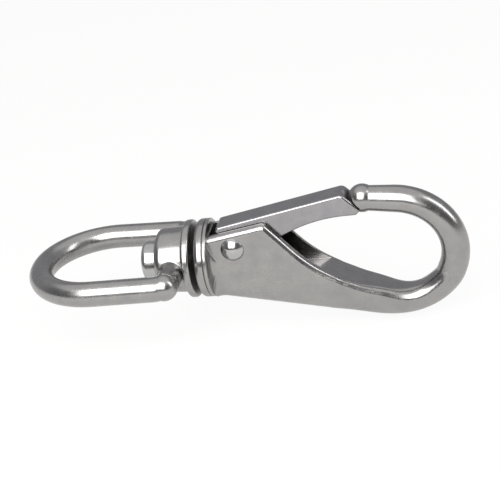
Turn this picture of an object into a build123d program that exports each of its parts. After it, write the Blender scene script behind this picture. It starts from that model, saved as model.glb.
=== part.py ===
"""Swivel-eye snap hook in cast stainless, with a sprung lever gate. Millimetres.

Origin: the point where a load bears inside the eye, on the swivel axis.
+X runs from the eye to the hook's bow, +Z points to the gate's side, and the bow lies in the XZ plane.
Stations are measured along X from the middle of the collar.
"""

import math
import os

from build123d import *

# Swivel eye
eye_wire = 5.0  # diameter of the loop's wire
eye_bow_radius = 13.25  # centre line of the loop's round end
eye_bow_back = 21.15  # from the collar to the centre of the round end
eye_lean = 1.77  # degrees each leg leans in towards the boss
eye_bar_back = 5.8  # from the collar to the cross bar
eye_bend_radius = 2.6  # centre line of the bend from leg to cross bar
eye_knuckle_radius = 2.7
eye_knuckle_back = 6.0
eye_knuckle_side = 12.25
boss_back = 9.35  # free end of the boss
boss_end_radius = 6.5
boss_root_radius = 6.8
boss_round = 1.5
flange_radius = 7.9
flange_thickness = 1.5
flange_back = 1.7  # bearing face of the flange

# Swivel pin
pin_radius = 2.2
pin_head_radius = 4.25
pin_head_side = 2.7  # straight side of the head
pin_head_height = 3.7
pin_tail_radius = 3.0
pin_tail_height = 0.55
pin_press_gap = 0.02  # peened pin in the collar
pin_running_gap = 0.06  # eye turning on the pin
pin_head_gap = 0.1  # end play under the head

# Collar
collar_back = 0.9
collar_front = 1.9
collar_radius = 7.95
collar_edge_radius = 6.9
collar_groove_at = 1.15
collar_groove_width = 0.3
collar_groove_depth = 0.3
flare_round = 2.2  # hollow rounding from the collar to the cheeks

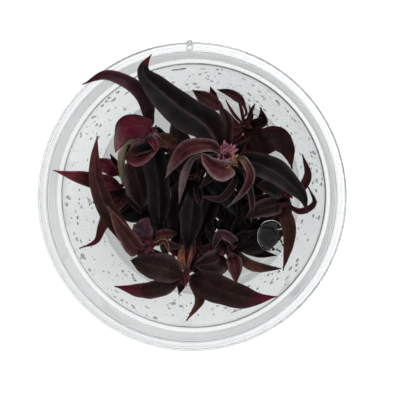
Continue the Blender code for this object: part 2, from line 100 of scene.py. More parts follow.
- - -
What is needed here is an exact reproduction of all the entries.

Answer to this exercise
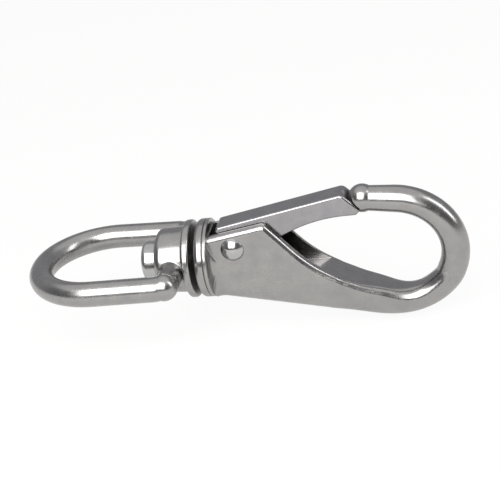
Turn this picture of an object into a build123d program that exports each of its parts. After it, write the Blender scene script behind this picture. It starts from that model, saved as model.glb.
=== part.py ===
"""Swivel-eye snap hook in cast stainless, with a sprung lever gate. Millimetres.

Origin: the point where a load bears inside the eye, on the swivel axis.
+X runs from the eye to the hook's bow, +Z points to the gate's side, and the bow lies in the XZ plane.
Stations are measured along X from the middle of the collar.
"""

import math
import os

from build123d import *

# Swivel eye
eye_wire = 5.0  # diameter of the loop's wire
eye_bow_radius = 13.25  # centre line of the loop's round end
eye_bow_back = 21.15  # from the collar to the centre of the round end
eye_lean = 1.77  # degrees each leg leans in towards the boss
eye_bar_back = 5.8  # from the collar to the cross bar
eye_bend_radius = 2.6  # centre line of the bend from leg to cross bar
eye_knuckle_radius = 2.7
eye_knuckle_back = 6.0
eye_knuckle_side = 12.25
boss_back = 9.35  # free end of the boss
boss_end_radius = 6.5
boss_root_radius = 6.8
boss_round = 1.5
flange_radius = 7.9
flange_thickness = 1.5
flange_back = 1.7  # bearing face of the flange

# Swivel pin
pin_radius = 2.2
pin_head_radius = 4.25
pin_head_side = 2.7  # straight side of the head
pin_head_height = 3.7
pin_tail_radius = 3.0
pin_tail_height = 0.55
pin_press_gap = 0.02  # peened pin in the collar
pin_running_gap = 0.06  # eye turning on the pin
pin_head_gap = 0.1  # end play under the head

# Collar
collar_back = 0.9
collar_front = 1.9
collar_radius = 7.95
collar_edge_radius = 6.9
collar_groove_at = 1.15
collar_groove_width = 0.3
collar_groove_depth = 0.3
flare_round = 2.2  # hollow rounding from the collar to the cheeks

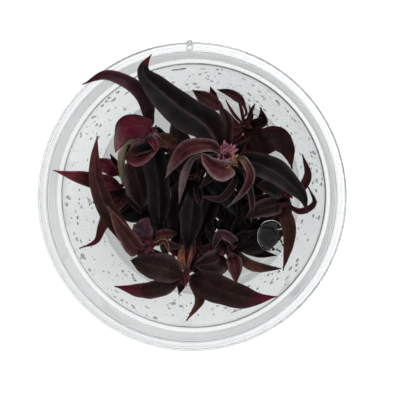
Continue the Blender code for this object: part 2, from line 100 of scene.py. More parts follow.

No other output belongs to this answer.